#### WORK TO COMPLETE
Quote exactly the lines between the line containing "# The threaded length joins" and the line containing "fullTurn = 2 * math.pi", counting those two lines as part of the range. Leave the rest out.

** Start **

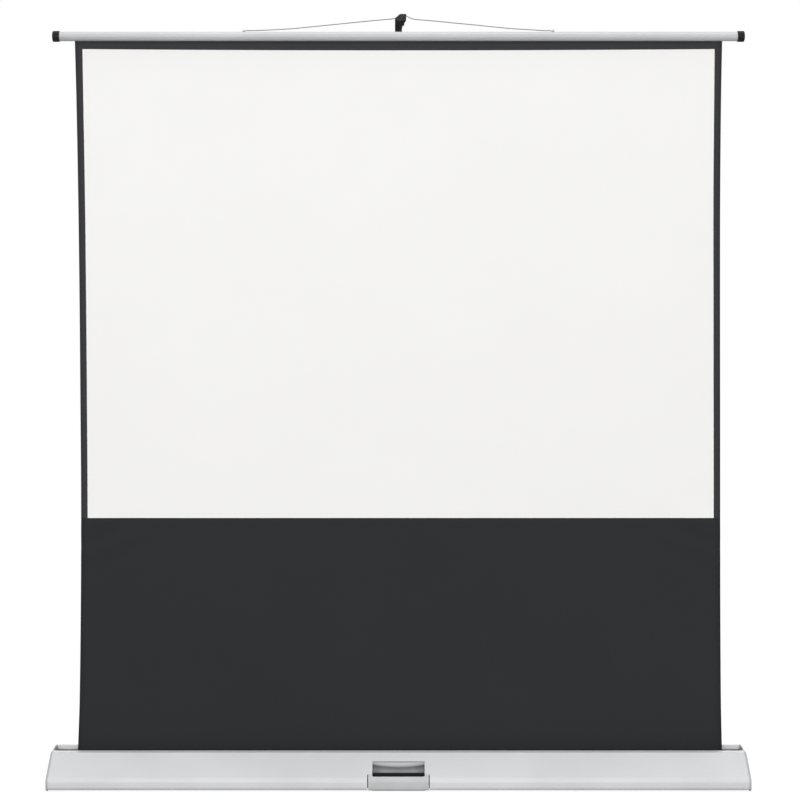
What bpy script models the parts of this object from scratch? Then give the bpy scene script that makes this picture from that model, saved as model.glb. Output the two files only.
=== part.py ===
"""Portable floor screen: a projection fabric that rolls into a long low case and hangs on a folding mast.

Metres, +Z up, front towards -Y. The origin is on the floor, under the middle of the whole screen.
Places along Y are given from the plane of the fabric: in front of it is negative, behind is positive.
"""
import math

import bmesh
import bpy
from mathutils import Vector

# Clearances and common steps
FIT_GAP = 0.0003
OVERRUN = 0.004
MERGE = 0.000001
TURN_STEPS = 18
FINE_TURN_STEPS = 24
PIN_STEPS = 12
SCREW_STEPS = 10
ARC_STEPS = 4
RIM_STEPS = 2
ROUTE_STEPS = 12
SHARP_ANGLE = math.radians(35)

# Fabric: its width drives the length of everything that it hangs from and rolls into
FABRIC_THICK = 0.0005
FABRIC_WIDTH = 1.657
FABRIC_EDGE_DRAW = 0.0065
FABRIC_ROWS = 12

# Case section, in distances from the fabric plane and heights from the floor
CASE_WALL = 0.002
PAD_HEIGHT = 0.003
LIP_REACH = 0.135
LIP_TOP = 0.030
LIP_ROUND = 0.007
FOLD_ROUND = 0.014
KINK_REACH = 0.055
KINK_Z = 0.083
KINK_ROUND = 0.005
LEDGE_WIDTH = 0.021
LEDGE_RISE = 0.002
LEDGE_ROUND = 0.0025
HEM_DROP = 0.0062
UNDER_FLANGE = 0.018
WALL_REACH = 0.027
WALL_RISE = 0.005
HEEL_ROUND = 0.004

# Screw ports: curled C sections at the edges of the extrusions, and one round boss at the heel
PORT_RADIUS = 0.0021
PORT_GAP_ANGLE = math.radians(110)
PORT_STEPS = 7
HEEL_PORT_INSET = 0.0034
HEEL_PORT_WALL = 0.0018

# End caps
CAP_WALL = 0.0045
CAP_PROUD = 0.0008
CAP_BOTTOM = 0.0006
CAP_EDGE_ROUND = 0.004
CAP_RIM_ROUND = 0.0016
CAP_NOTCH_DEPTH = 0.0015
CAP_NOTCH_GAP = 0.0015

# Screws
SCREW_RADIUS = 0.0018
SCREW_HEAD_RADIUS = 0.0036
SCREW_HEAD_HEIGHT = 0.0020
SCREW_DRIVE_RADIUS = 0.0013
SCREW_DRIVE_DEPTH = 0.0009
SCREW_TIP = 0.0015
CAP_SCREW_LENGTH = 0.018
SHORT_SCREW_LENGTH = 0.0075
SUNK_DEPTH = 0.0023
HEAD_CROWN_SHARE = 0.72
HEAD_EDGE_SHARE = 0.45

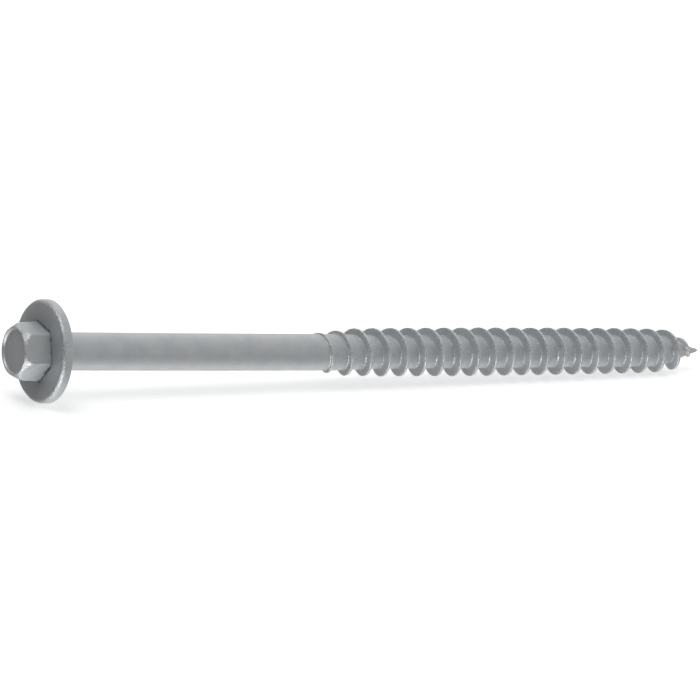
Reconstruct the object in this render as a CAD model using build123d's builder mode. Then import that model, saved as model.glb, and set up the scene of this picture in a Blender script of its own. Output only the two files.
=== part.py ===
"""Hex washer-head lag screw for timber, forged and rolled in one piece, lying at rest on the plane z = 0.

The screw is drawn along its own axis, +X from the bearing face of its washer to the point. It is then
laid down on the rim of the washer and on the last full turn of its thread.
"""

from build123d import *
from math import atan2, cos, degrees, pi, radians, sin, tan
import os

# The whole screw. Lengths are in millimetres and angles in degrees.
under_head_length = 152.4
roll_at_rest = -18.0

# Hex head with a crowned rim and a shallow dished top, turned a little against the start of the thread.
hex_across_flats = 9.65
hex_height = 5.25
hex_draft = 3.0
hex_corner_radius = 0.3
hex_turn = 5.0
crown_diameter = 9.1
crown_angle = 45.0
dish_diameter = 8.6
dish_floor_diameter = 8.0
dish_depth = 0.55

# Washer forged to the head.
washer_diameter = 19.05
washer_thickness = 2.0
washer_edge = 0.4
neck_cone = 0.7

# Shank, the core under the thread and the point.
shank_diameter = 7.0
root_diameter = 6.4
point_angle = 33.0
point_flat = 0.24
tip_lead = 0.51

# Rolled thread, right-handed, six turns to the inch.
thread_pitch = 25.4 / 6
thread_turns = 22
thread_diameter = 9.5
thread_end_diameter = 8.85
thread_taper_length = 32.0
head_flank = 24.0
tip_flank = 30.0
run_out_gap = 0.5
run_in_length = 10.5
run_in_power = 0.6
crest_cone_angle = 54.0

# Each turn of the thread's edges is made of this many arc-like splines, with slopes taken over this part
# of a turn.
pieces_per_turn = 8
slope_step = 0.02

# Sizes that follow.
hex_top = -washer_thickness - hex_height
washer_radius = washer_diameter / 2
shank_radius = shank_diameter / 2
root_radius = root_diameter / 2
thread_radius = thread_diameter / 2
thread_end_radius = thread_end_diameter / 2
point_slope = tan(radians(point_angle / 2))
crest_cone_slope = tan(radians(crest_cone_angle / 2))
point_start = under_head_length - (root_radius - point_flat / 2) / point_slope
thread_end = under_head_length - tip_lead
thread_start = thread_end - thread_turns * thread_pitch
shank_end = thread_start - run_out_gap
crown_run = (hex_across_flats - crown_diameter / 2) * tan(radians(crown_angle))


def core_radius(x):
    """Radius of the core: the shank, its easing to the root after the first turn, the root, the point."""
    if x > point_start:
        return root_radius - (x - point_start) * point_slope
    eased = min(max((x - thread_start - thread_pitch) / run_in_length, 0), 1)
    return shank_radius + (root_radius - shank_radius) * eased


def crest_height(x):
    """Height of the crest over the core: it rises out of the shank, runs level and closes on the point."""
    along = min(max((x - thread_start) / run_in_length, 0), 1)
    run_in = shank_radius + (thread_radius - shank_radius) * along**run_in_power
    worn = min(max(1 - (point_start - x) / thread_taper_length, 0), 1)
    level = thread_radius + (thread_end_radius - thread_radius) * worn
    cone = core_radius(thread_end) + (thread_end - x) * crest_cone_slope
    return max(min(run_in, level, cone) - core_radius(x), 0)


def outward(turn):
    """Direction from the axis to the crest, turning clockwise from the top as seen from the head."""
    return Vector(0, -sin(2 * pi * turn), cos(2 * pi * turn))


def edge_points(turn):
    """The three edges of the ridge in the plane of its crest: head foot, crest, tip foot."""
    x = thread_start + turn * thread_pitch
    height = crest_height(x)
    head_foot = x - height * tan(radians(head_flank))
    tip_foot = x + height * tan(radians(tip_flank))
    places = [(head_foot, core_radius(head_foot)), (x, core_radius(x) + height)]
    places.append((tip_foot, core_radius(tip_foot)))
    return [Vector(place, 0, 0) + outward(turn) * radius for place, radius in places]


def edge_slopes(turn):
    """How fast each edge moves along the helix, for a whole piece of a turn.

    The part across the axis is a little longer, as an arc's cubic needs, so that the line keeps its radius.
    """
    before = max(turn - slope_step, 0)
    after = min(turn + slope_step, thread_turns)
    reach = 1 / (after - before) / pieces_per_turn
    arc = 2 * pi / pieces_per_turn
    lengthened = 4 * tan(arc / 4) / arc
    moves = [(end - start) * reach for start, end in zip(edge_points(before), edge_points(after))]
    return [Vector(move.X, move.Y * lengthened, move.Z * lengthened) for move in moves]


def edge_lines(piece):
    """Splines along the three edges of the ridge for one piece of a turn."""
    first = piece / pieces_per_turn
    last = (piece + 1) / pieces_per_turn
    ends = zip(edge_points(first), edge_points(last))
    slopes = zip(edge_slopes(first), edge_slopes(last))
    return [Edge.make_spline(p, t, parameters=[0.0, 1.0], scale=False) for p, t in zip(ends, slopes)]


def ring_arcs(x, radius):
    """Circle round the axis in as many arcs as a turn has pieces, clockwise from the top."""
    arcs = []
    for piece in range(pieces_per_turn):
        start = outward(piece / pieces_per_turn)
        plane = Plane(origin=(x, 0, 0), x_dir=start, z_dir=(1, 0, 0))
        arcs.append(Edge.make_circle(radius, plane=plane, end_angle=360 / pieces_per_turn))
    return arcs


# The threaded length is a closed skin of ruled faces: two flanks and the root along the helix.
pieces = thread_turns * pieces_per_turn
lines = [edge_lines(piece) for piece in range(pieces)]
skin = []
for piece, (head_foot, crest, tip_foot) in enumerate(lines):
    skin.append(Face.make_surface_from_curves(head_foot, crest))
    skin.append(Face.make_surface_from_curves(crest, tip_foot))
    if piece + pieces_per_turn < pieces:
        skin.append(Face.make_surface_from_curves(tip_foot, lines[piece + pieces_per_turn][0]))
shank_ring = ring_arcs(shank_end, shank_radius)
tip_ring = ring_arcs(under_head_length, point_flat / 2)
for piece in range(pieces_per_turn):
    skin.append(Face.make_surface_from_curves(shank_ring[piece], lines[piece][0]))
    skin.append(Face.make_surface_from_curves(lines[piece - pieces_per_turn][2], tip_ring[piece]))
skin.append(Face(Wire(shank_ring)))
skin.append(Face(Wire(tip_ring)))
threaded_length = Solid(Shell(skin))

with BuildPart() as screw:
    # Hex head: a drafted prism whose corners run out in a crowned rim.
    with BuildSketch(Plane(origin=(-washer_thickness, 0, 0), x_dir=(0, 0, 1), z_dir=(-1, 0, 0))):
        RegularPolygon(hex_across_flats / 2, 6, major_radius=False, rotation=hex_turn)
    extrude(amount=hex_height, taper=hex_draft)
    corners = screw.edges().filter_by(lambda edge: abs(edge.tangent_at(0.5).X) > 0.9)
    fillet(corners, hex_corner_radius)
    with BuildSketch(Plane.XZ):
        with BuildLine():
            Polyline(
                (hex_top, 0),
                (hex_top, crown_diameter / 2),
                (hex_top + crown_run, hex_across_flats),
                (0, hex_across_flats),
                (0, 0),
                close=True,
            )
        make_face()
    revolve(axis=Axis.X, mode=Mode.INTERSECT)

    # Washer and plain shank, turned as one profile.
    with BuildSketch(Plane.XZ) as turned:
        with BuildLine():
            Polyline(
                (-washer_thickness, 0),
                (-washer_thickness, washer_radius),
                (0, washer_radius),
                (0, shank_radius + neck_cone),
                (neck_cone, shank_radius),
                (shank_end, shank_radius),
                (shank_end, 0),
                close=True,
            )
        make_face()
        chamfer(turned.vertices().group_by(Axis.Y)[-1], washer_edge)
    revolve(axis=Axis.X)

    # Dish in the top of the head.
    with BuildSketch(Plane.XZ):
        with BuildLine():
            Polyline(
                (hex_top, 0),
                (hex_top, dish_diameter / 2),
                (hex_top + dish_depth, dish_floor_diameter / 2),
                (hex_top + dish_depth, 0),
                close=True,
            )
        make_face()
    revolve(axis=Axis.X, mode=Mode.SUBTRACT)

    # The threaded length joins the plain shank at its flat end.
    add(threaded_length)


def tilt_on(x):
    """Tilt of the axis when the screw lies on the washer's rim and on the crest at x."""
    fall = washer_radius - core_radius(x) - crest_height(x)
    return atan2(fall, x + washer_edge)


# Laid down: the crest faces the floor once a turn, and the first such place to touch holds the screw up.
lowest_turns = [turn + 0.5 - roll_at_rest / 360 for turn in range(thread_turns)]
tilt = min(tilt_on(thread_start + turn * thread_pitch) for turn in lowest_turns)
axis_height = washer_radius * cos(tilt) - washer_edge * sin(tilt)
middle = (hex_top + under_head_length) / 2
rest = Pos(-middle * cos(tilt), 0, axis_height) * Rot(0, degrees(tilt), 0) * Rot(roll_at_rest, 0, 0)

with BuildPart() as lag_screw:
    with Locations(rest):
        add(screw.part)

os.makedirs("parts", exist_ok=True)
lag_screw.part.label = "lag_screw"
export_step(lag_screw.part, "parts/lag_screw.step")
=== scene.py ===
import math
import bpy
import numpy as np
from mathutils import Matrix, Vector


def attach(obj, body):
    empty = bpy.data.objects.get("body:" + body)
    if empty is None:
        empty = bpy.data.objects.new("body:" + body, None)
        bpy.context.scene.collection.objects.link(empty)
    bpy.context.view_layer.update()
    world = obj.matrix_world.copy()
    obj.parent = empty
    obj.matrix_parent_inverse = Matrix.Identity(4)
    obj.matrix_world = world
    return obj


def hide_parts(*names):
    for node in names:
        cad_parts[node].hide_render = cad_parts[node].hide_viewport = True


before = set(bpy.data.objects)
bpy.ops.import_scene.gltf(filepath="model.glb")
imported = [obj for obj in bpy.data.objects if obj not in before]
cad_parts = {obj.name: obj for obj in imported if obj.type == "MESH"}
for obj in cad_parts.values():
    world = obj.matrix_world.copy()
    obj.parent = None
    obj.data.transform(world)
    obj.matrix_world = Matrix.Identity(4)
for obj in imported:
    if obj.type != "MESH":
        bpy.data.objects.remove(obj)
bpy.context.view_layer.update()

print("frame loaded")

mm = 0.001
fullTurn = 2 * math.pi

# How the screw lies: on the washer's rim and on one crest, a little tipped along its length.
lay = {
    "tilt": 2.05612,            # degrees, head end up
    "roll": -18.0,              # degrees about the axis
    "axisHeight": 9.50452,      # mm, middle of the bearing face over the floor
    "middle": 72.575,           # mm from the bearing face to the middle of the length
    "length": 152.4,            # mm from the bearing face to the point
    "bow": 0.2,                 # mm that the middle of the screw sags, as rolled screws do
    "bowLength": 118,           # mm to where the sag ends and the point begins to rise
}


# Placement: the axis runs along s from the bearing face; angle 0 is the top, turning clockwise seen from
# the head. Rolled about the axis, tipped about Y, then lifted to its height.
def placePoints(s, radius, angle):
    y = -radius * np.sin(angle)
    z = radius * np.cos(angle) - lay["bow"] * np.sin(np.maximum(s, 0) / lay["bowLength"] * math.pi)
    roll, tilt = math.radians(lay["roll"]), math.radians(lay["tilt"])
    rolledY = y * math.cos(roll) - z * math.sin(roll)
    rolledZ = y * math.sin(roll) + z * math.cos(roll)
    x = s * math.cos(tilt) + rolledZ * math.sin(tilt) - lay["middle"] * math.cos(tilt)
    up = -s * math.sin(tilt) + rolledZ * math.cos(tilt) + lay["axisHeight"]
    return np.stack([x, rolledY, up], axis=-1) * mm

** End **
** Start **

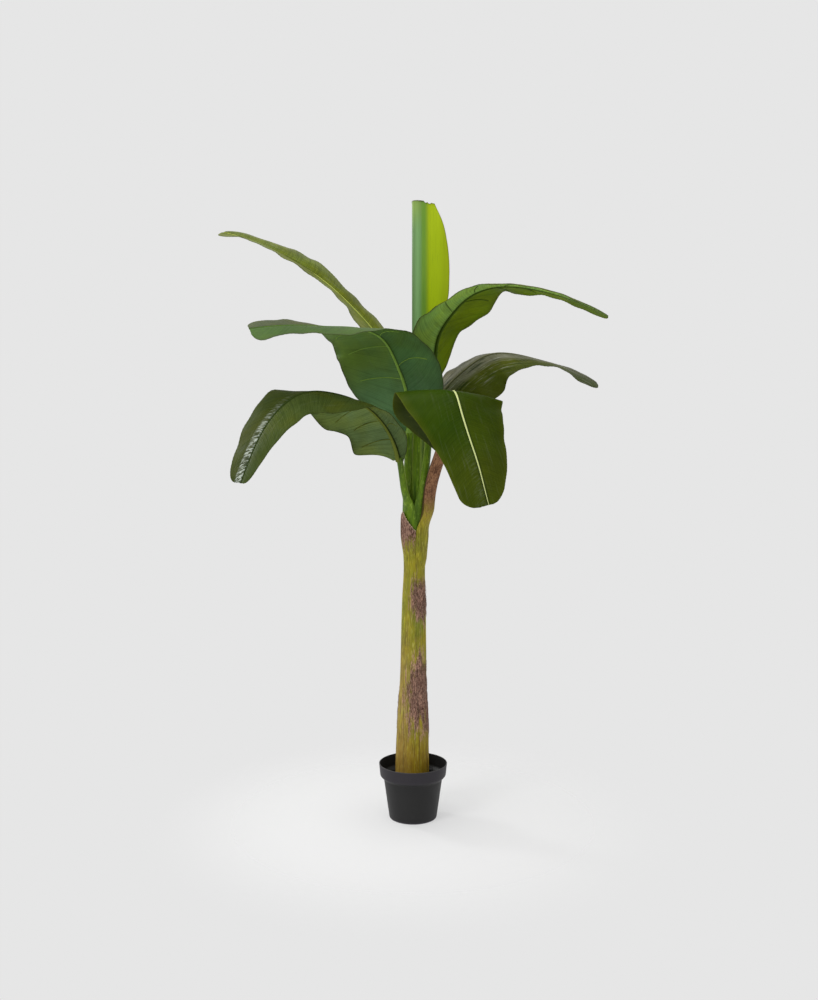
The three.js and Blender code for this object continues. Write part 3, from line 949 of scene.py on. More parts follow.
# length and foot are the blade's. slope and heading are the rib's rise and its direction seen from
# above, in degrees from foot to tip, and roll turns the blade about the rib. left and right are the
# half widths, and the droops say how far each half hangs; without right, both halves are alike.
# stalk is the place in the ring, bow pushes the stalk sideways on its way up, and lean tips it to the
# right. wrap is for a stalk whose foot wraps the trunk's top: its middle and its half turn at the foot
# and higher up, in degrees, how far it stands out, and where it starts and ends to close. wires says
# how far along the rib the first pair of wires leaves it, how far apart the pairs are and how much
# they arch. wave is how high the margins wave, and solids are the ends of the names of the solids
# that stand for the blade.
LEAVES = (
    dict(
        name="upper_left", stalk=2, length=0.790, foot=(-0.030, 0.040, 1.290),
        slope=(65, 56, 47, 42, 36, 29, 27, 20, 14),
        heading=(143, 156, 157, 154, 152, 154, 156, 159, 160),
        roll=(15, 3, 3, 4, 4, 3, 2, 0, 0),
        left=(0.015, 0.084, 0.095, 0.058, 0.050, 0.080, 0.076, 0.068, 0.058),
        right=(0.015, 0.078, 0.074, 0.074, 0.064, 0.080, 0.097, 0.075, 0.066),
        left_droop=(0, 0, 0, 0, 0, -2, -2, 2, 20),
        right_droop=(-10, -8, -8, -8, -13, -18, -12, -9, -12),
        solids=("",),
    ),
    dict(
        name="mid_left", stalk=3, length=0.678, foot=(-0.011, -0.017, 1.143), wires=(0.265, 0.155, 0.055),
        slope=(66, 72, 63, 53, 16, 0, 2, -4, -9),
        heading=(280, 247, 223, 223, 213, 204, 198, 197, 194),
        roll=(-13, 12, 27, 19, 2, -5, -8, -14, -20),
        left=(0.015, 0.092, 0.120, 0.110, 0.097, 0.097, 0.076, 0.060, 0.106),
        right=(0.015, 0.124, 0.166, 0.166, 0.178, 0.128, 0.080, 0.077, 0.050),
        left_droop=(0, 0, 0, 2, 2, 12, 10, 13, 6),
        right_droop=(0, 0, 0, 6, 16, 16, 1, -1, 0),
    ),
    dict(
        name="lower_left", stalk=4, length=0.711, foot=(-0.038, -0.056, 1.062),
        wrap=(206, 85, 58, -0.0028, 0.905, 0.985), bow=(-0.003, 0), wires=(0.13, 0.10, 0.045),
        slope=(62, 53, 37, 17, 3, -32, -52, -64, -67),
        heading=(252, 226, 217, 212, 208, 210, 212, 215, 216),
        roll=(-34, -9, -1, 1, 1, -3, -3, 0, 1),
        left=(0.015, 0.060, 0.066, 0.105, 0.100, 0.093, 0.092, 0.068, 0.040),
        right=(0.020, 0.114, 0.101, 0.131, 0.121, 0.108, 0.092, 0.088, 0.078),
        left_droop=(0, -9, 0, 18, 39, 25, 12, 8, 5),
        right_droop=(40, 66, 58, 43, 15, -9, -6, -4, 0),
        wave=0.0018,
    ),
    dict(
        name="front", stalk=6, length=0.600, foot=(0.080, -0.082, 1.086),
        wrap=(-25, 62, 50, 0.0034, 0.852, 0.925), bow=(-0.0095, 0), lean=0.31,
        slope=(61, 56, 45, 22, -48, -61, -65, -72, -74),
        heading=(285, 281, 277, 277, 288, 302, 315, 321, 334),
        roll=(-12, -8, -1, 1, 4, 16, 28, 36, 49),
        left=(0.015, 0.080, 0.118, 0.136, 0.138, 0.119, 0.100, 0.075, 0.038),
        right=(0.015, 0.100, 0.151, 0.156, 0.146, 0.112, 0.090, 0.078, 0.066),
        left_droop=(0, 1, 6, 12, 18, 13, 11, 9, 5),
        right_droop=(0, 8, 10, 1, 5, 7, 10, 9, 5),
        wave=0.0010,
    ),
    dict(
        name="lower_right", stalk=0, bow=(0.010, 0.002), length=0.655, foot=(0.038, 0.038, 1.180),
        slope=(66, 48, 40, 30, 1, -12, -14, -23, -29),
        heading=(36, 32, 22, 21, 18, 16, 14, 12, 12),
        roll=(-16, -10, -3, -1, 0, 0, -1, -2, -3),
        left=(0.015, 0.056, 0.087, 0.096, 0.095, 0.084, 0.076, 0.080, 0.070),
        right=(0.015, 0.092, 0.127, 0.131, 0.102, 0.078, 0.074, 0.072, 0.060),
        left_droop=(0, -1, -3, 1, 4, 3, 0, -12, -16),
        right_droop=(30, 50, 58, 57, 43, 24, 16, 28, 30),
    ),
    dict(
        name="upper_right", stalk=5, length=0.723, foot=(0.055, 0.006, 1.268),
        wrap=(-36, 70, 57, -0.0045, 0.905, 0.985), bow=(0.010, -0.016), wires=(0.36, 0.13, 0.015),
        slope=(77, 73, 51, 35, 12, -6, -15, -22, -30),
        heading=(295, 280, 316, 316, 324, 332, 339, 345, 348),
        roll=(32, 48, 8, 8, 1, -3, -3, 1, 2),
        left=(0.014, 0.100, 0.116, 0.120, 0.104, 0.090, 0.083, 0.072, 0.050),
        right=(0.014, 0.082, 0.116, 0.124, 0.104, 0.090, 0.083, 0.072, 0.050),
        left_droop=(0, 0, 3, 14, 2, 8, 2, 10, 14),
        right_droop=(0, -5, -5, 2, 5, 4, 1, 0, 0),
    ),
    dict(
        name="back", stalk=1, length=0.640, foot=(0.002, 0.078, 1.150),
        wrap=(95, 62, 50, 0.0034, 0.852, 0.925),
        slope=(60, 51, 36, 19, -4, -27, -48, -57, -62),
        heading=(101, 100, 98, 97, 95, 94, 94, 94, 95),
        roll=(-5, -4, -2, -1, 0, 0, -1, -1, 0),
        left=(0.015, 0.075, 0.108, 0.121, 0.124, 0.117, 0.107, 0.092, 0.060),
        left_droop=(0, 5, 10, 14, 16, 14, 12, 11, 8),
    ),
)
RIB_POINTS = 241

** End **

#### RESPONSE
    # The threaded length joins the plain shank at its flat end.
    add(threaded_length)


def tilt_on(x):
    """Tilt of the axis when the screw lies on the washer's rim and on the crest at x."""
    fall = washer_radius - core_radius(x) - crest_height(x)
    return atan2(fall, x + washer_edge)


# Laid down: the crest faces the floor once a turn, and the first such place to touch holds the screw up.
lowest_turns = [turn + 0.5 - roll_at_rest / 360 for turn in range(thread_turns)]
tilt = min(tilt_on(thread_start + turn * thread_pitch) for turn in lowest_turns)
axis_height = washer_radius * cos(tilt) - washer_edge * sin(tilt)
middle = (hex_top + under_head_length) / 2
rest = Pos(-middle * cos(tilt), 0, axis_height) * Rot(0, degrees(tilt), 0) * Rot(roll_at_rest, 0, 0)

with BuildPart() as lag_screw:
    with Locations(rest):
        add(screw.part)

os.makedirs("parts", exist_ok=True)
lag_screw.part.label = "lag_screw"
export_step(lag_screw.part, "parts/lag_screw.step")
=== scene.py ===
import math
import bpy
import numpy as np
from mathutils import Matrix, Vector


def attach(obj, body):
    empty = bpy.data.objects.get("body:" + body)
    if empty is None:
        empty = bpy.data.objects.new("body:" + body, None)
        bpy.context.scene.collection.objects.link(empty)
    bpy.context.view_layer.update()
    world = obj.matrix_world.copy()
    obj.parent = empty
    obj.matrix_parent_inverse = Matrix.Identity(4)
    obj.matrix_world = world
    return obj


def hide_parts(*names):
    for node in names:
        cad_parts[node].hide_render = cad_parts[node].hide_viewport = True


before = set(bpy.data.objects)
bpy.ops.import_scene.gltf(filepath="model.glb")
imported = [obj for obj in bpy.data.objects if obj not in before]
cad_parts = {obj.name: obj for obj in imported if obj.type == "MESH"}
for obj in cad_parts.values():
    world = obj.matrix_world.copy()
    obj.parent = None
    obj.data.transform(world)
    obj.matrix_world = Matrix.Identity(4)
for obj in imported:
    if obj.type != "MESH":
        bpy.data.objects.remove(obj)
bpy.context.view_layer.update()

print("frame loaded")

mm = 0.001
fullTurn = 2 * math.pi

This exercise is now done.